1844.—"... the reputation which John Lawrence acquired ... by the masterly manœuvring of a body of police with whom he descended on a nest of gamblers and cut-throats, 'budmashes' of every description, and took them all prisoners."—Bosworth Smith's Life of Ld. Lawrence, i. 178.

1866.—"The truth of the matter is that I was foolish enough to pay these budmashes beforehand, and they have thrown me over."—The Dawk Bungalow, by G. O. Trevelyan, in Fraser, p. 385.

BUDZAT, s. H. from P. badzāt, 'evil race,' a low fellow, 'a bad lot,' a blackguard.

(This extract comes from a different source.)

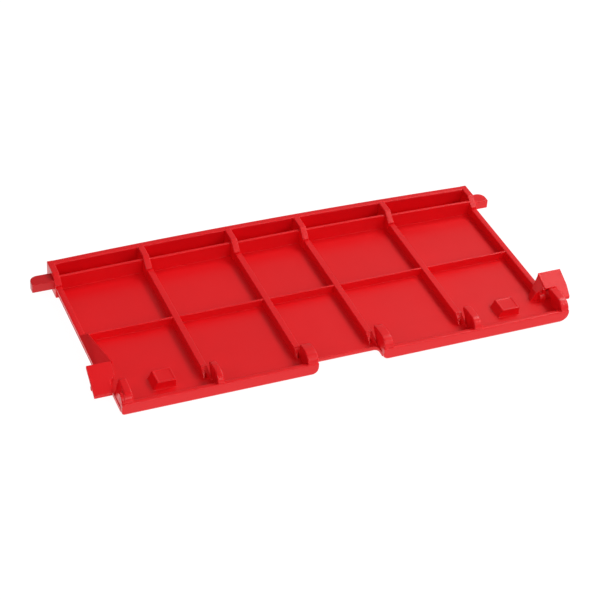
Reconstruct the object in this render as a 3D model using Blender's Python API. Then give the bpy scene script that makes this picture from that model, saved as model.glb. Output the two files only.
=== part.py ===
"""Ribbed hinged flap panel: a red moulded plate with ribs, hooks, tabs and pivot pins (mm)."""
import math
import bmesh
import bpy

for old in list(bpy.data.objects):
    bpy.data.objects.remove(old, do_unlink=True)

# driving dimensions, in millimetres
MM = 0.001
HALF_W = 119.8          # outer face of a side rail
RAIL_IN = 116.4         # inner face of a side rail
PLATE_T = 3.4
RIB_TOP = 8.0
END_TOP = 13.5
PLATE_BACK = 56.5
CROWN = 59.3            # back edge where it bulges most
CROWN_X = -8.0
CROWN_FALL = 0.00018    # drop per square millimetre away from the crown
WALL_T = 3.4
END_FLAT = 46.4
END_FOOT = 41.0
STEP_TOP = 9.0
RIB_END = ((-47.0, 3.4), (-44.8, 6.0), (-42.2, 8.0))
RIBS = ((-70.9, -67.5), (-22.2, -18.8), (16.9, 20.3), (66.8, 70.2))
POST_SHIFT = -0.55
CROSS_T = 1.2
LEDGE_T = 1.6
LEDGE_TOP = 11.5
LEDGES = ((44.9, 46.0), (45.4, 46.2), (45.6, 46.2), (45.8, 45.4), (44.5, 43.4))
LIP_LEFT = (-115.2, -14.3)
LIP_RIGHT = (20.8, 125.2)
LIP_FRONT = -56.5
LIP_BACK = -54.0
LIP_TOP = 7.0
FLOOR_FRONT = -48.5
CLAWS = (("rod_hook_1", -66.8, -63.4, -42.0, 10.6), ("rod_hook_2", -18.8, -14.3, -43.6, 10.6),
         ("rod_hook_3", 21.2, 26.2, -40.8, 10.9), ("rod_hook_4", 71.2, 75.2, -40.8, 10.9),
         ("corner_hook_left", -113.0, -109.2, -42.9, 12.2),
         ("corner_hook_right", 120.8, 125.2, -40.3, 10.9))
CHEEK = (-115.2, -113.0)
PIN_Y = (43.0, 50.6)
PIN_Z = (5.6, 10.6)
PIN_ROUND = 4.2
PIN_TIPS = {"left": -131.4, "right": 127.5}
TAB_TOP = (-32.5, 15.2)
TAB_TIP = (-45.3, 6.3)
TAB_T = 1.5
TAB_LIFT = {"left": 0.0, "right": 0.5}
TAB_PLAN = {"left": ((-125.8, -32.5), (-113.4, -32.5), (-113.2, -38.3), (-116.0, -40.6), (-116.4, -45.3),
                     (-125.6, -45.3)),
            "right": ((118.0, -32.5), (119.2, -39.9), (125.5, -39.9), (125.6, -45.3), (131.5, -45.3),
                      (132.0, -40.0), (131.2, -32.5))}
BRACE_Y = {"left": (-41.4, -39.9), "right": (-39.9, -38.4)}
BLOCKS = {"left": (-94.4, -84.8), "right": (91.5, 101.4)}
BLOCK_Y = (-46.6, -36.8)
BLOCK_TOP = 7.6
BLOCK_FLARE = 1.8       # how far the foot of a block stands out to the left


def material(name, colour, rough):
    mat = bpy.data.materials.new(name)
    mat.use_nodes = True
    bsdf = mat.node_tree.nodes["Principled BSDF"]
    bsdf.inputs["Base Color"].default_value = colour
    bsdf.inputs["Roughness"].default_value = rough
    return mat


def finish(name, bm):
    bmesh.ops.recalc_face_normals(bm, faces=bm.faces[:])
    bmesh.ops.scale(bm, vec=(MM, MM, MM), verts=bm.verts[:])
    mesh = bpy.data.meshes.new(name)
    bm.to_mesh(mesh)
    bm.free()
    obj = bpy.data.objects.new(name, mesh)
    bpy.context.scene.collection.objects.link(obj)
    mesh.materials.append(material(name + "_red", (0.62, 0.012, 0.016, 1.0), 0.35))
    return obj


def solid(name, rings):
    """Join equal rings of points into a closed body, the first and last ring capped."""
    bm = bmesh.new()
    rows = [[bm.verts.new(p) for p in ring] for ring in rings]
    count = len(rows[0])
    for a, b in zip(rows, rows[1:]):
        for i in range(count):
            j = (i + 1) % count
            bm.faces.new((a[i], a[j], b[j], b[i]))
    bm.faces.new(rows[0])
    bm.faces.new(list(reversed(rows[-1])))
    return finish(name, bm)


def prism_x(name, profile, x0, x1):
    """Extrude a YZ profile between two X positions."""
    return solid(name, [[(x, y, z) for y, z in profile] for x in (x0, x1)])


def prism_y(name, profile, y0, y1):
    """Extrude an XZ profile between two Y positions."""
    return solid(name, [[(x, y, z) for x, z in profile] for y in (y0, y1)])


def box(name, x, y, z):
    return prism_x(name, [(y[0], z[0]), (y[1], z[0]), (y[1], z[1]), (y[0], z[1])], x[0], x[1])


def rib_profile():
    """Long rib: level top and a sloping front end that the rod lies against."""
    return list(RIB_END) + [(END_FOOT, RIB_TOP), (END_FOOT, PLATE_T)]


def post_profile(rear):
    """Raised rear end of a rib: a short step, a slope and a flat top."""
    top = [(END_FOOT, STEP_TOP), (END_FLAT, END_TOP), (rear, END_TOP)]
    return [(END_FOOT, PLATE_T)] + top + [(rear, PLATE_T)]


def side_profile():
    """Half of the plate's cross-section, its lower side edge rounded under."""
    return [(113.0, 0.0), (115.2, 0.45), (117.0, 1.4), (118.2, 2.6), (118.6, PLATE_T)]


def back_edge(x):
    """Y of the outer back edge, which bulges gently in plan."""
    return CROWN - CROWN_FALL * (x - CROWN_X) ** 2


# plate
half = side_profile()
plate = half + [(-x, z) for x, z in reversed(half)]
prism_y("base_plate", plate, FLOOR_FRONT, PLATE_BACK)

# front lips with their strip of floor
lip = [(FLOOR_FRONT, 0.0), (-55.2, 0.0), (-56.1, 0.5), (LIP_FRONT, 1.4), (LIP_FRONT, 6.6)]
lip += [(-56.2, LIP_TOP), (LIP_BACK, LIP_TOP), (LIP_BACK, PLATE_T), (FLOOR_FRONT, PLATE_T)]
prism_x("front_lip_left", lip, *LIP_LEFT)
prism_x("front_lip_right", lip, *LIP_RIGHT)
cheek = [(-47.6, PLATE_T), (-49.0, 8.2), (-50.6, 10.3), (-52.4, 10.5), (-54.2, 9.5), (-55.6, LIP_TOP)]
cheek += [(LIP_BACK, LIP_TOP), (LIP_BACK, PLATE_T)]
prism_x("lip_cheek_left", cheek, *CHEEK)
box("corner_pad_right", (118.6, LIP_RIGHT[1]), (FLOOR_FRONT, BRACE_Y["right"][0]), (0.0, PLATE_T))

# side rails: the outer face leans in towards the plate below
for side, s in (("left", -1), ("right", 1)):
    rail = [(-46.0, PLATE_T), (-44.4, 4.0), (-42.6, 5.0), (-41.35, 6.1), (-39.2, RIB_TOP)]
    rail += [(END_FOOT, RIB_TOP), (END_FOOT, PLATE_T)]
    outer = [(s * (HALF_W - 1.2 * (RIB_TOP - z) / (RIB_TOP - PLATE_T)), y, z) for y, z in rail]
    inner = [(s * RAIL_IN, y, z) for y, z in rail]
    solid("side_rail_" + side, [inner, outer])
    rear = back_edge(s * RAIL_IN)
    prism_x("end_post_" + side, post_profile(rear), s * RAIL_IN, s * HALF_W)

# long ribs
posts = []
for k, (x0, x1) in enumerate(RIBS, 1):
    prism_x("rib_%d" % k, rib_profile(), x0, x1)
    a, b = x0 + POST_SHIFT, x1 + POST_SHIFT
    rear = min(back_edge(a), back_edge(b)) - WALL_T - 0.05
    prism_x("rib_end_%d" % k, post_profile(rear), a, b)
    posts.append((a, b))

# cross rib and ledge wall, one segment in each bay
edges = [-RAIL_IN] + [x for pair in RIBS for x in pair] + [RAIL_IN]
ends = [-RAIL_IN] + [x for pair in posts for x in pair] + [RAIL_IN]
for k in range(5):
    x0, x1 = edges[2 * k], edges[2 * k + 1]
    box("cross_rib_%d" % (k + 1), (x0, x1), (-CROSS_T / 2, CROSS_T / 2), (PLATE_T, RIB_TOP - 0.2))
    rings = []
    for x, y in zip(ends[2 * k:2 * k + 2], LEDGES[k]):
        rings.append([(x, y, PLATE_T), (x, y + LEDGE_T, PLATE_T), (x, y + LEDGE_T, LEDGE_TOP),
                      (x, y, LEDGE_TOP)])
    solid("ledge_wall_%d" % (k + 1), rings)

# back wall: stands on the plate's rear edge and wraps down behind it
rings = []
for i in range(13):
    x = RAIL_IN * (i - 6) / 6
    y = back_edge(x)
    rings.append([(x, y - WALL_T, PLATE_T), (x, y - WALL_T, END_TOP), (x, y, END_TOP), (x, y, 0.0),
                  (x, PLATE_BACK, 0.0), (x, PLATE_BACK, PLATE_T)])
solid("back_wall", rings)

# pivot pins: flat tongues with a rounded back corner
for side, s in (("left", -1), ("right", 1)):
    tip = PIN_TIPS[side]
    y0, y1 = PIN_Y
    plan = [(s * HALF_W, y0), (tip, y0), (tip, y1 - PIN_ROUND)]
    for i in range(1, 7):
        t = math.radians(15 * i)
        plan.append((tip - s * PIN_ROUND * (1 - math.cos(t)), y1 - PIN_ROUND * (1 - math.sin(t))))
    plan.append((s * HALF_W, y1))
    solid("pivot_pin_" + side, [[(x, y, z) for x, y in plan] for z in PIN_Z])

# rod hooks: solid rounded claws that rise from the lip and lean back over the rod line
for name, x0, x1, tip_y, tip_z in CLAWS:
    claw = [(LIP_BACK, PLATE_T), (LIP_BACK, LIP_TOP), (-55.6, LIP_TOP), (-55.2, 8.4), (-54.1, 9.9)]
    claw += [(-52.4, 11.0), (-50.2, 11.5), (tip_y - 3.5, max(11.3, tip_z - 0.4)), (tip_y - 0.6, tip_z)]
    claw += [(tip_y, tip_z - 0.8), (tip_y - 0.4, 8.6), (-43.8, 6.0), (-44.8, PLATE_T)]
    prism_x(name, claw, x0, x1)

# snap blocks
for side, (x0, x1) in BLOCKS.items():
    c = 0.4
    y0, y1 = BLOCK_Y
    f = x0 - BLOCK_FLARE
    low = [(f, y0, PLATE_T), (x1, y0, PLATE_T), (x1, y1, PLATE_T), (f, y1, PLATE_T)]
    mid = [(x, y, BLOCK_TOP - c) for x, y in ((x0, y0), (x1, y0), (x1, y1), (x0, y1))]
    top = [(x0 + c, y0 + c), (x1 - c, y0 + c), (x1 - c, y1 - c), (x0 + c, y1 - c)]
    solid("snap_block_" + side, [low, mid, [(x, y, BLOCK_TOP) for x, y in top]])

# latch tabs and what holds them up
run = TAB_TOP[0] - TAB_TIP[0]
rise = TAB_TOP[1] - TAB_TIP[1]
drop = TAB_T * math.hypot(run, rise) / run


def over(y, side):
    """Height of a latch tab's upper face."""
    return TAB_LIFT[side] + TAB_TIP[1] + (y - TAB_TIP[0]) * rise / run


def under(y, side):
    """Height just below a latch tab's lower face."""
    return over(y, side) - drop - 0.05


for side, plan in TAB_PLAN.items():
    solid("latch_tab_" + side, [[(x, y, over(y, side) - d) for x, y in plan] for d in (drop, 0.0)])

# braces under the tabs, outside the rails
for side, x0, x1 in (("left", -125.9, -HALF_W), ("right", HALF_W, 129.0)):
    y0, y1 = BRACE_Y[side]
    rings = []
    for x, z in ((x0, 6.5 if side == "left" else 0.6), (x1, PLATE_T if side == "left" else 4.6)):
        rings.append([(x, y0, z), (x, y1, z), (x, y1, under(y1, side)), (x, y0, under(y0, side))])
    solid("tab_brace_" + side, rings)

# left web: wedge along the rail from the cross rib up to the tab's inner corner
web = []
for x, w, y, z in ((-114.2, -0.7, -0.9, RIB_TOP + 0.3), (-112.0, -0.8, TAB_TOP[0] + 0.2, TAB_TOP[1] - 0.4)):
    web.append([(-RAIL_IN, y, PLATE_T), (x, y, PLATE_T), (x + w, y, z), (0.4 - HALF_W, y, RIB_TOP),
                (-RAIL_IN, y, RIB_TOP)])
solid("web_left", web)

# right gusset: leaning wall between the plate and the tab
g0 = [(112.7, -35.3, PLATE_T), (116.3, -35.3, PLATE_T), (116.3, -39.3, PLATE_T), (111.6, -39.3, PLATE_T)]
g1 = [(114.8, -34.2, 8.05), (116.3, -34.2, 8.05), (116.3, -38.6, 8.05), (114.6, -38.6, 8.05)]
g2 = [(117.6, -33.2, under(-33.2, "right")), (119.0, -33.2, under(-33.2, "right")),
      (119.0, -38.0, under(-38.0, "right")), (118.3, -38.0, under(-38.0, "right"))]
solid("gusset_right", [g0, g1, g2])
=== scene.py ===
import math

import bmesh
import bpy
from mathutils import Matrix, Vector


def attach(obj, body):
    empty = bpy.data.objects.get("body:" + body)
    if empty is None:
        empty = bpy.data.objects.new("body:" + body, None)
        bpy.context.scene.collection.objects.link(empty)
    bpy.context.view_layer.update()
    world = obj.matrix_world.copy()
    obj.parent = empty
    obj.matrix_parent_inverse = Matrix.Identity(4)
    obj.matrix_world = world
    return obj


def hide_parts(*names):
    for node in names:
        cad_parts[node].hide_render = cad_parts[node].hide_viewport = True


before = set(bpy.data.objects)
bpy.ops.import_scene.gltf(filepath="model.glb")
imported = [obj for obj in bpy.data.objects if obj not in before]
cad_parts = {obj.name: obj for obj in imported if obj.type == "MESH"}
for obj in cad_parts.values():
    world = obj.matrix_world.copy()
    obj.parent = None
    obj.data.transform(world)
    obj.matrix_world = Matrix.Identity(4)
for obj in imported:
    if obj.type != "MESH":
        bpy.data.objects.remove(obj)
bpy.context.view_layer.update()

# ---------------------------------------------------------------- sizes, in millimetres
MM = 0.001
FLOOR = 3.4                     # upper face of the plate
RIB_TOP = 8.0
SINK = 0.3                      # how far feet reach down into the plate
HALF_W = 119.8                  # outer face of a side rail
RAIL_IN = 116.4                 # inner face of a side rail
RAIL_LEAN = 1.2                 # how far a rail's outer face leans in at its foot
RIBS = ((-70.9, -67.5), (-22.2, -18.8), (16.9, 20.3), (66.8, 70.2))

END_FOOT = 41.0                 # where the raised rear ends begin
END_STEP = 9.0
END_FLAT = 46.4
END_TOP = 13.5
POSTS = [(x0 - 0.6, x1 - 0.5) for x0, x1 in RIBS]
LEDGES = ((44.9, 46.0), (45.4, 46.2), (45.6, 46.2), (45.8, 45.4), (44.5, 43.4))

BACK_CROWN = 59.26              # back edge where it bulges most
BACK_CROWN_X = -8.0
BACK_FALL = 0.00018             # drop per square millimetre away from the crown
BACK_WALL_T = 3.4

LIP_FRONT, LIP_BACK, LIP_TOP = -56.48, -54.0, 7.0
LIP_LEFT = (-115.2, -14.3)
LIP_RIGHT = (20.8, 125.2)
NOTCH_Y = -48.5
NOTCH_R = 2.2
NOTCH_CUT = 1.4
CORNER_R = 2.0

PIN_TIPS = (("left", -1, -131.4), ("right", 1, 127.5))
PIN_Y = (43.0, 50.6)
PIN_Z = (5.6, 10.6)
PIN_ROUND = 4.2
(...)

1866.—"Cholmondeley. Why the shaitan didn't you come before, you lazy old budzart?"—The Dawk Bungalow, p. 215.

BUFFALO, s. This is of course originally from the Latin bubalus, which we have in older English forms, buffle and buff and bugle, through the French. The present form probably came from India, as it seems to be the Port. bufalo. The proper meaning of bubalus, according to Pliny, was not an animal of the ox-kind (βοόβαλις was a kind of African antelope); but in Martial, as quoted, it would seem to bear the vulgar sense, rejected by Pliny.

At an early period of our connection with India the name of buffalo appears to have been given erroneously to the common Indian ox, whence came the still surviving misnomer of London shops, 'buffalo humps.' (See also the quotation from Ovington.) The buffalo has no hump. Buffalo tongues are another matter, and an old luxury, as the third quotation shows. The ox having appropriated the name of the buffalo, the true Indian domestic buffalo was differentiated as the 'water buffalo,' a phrase still maintained by the British soldier in India. This has probably misled Mr. Blochmann, who uses the term 'water buffalo,' in his excellent English version of the Āīn (e.g. i. 219). We find the same phrase in Barkley's Five Years in Bulgaria, 1876: "Besides their bullocks every well-to-do Turk had a drove of water-buffaloes" (32). Also in Collingwood's Rambles of a Naturalist (1868), p. 43, and in Miss Bird's Golden Chersonese (1883), 60, 274. [The unscientific use of the word as applied to the American Bison is as old as the end of the 18th century (see N.E.D.).]

The domestic buffalo is apparently derived from the wild buffalo (Bubalus arni, Jerd.; Bos bubalus, Blanf.), whose favourite habitat is in the swampy sites of the Sunderbunds and Eastern Bengal, but whose haunts extend north-eastward to the head of the Assam valley, in the Terai west to Oudh, and south nearly to the Godavery; not beyond this in the Peninsula, though the animal is found in the north and north-east of Ceylon.

The domestic buffalo exists not only in India but in Java, Sumatra, and Manilla, in Mazanderan, Mesopotamia, Babylonia, Adherbijan, Egypt, Turkey, and Italy. It does not seem to be known how or when it was introduced into Italy.—(See Hehn.) [According to the Encycl. Britt. (9th ed. iv. 442), it was introduced into Greece and Italy towards the close of the 6th century.]

c. A.D. 70.—"Howbeit that country bringeth forth certain kinds of goodly great wild bœufes: to wit the Bisontes, mained with a collar, like Lions; and the Vri [Urus], a mightie strong beast, and a swift, which the ignorant people call Buffles (bubalos), whereas indeed the Buffle is bred in Affrica, and carieth some resemblance of a calfe rather, or a Stag."—Pliny, by Ph. Hollande, i. 199-200.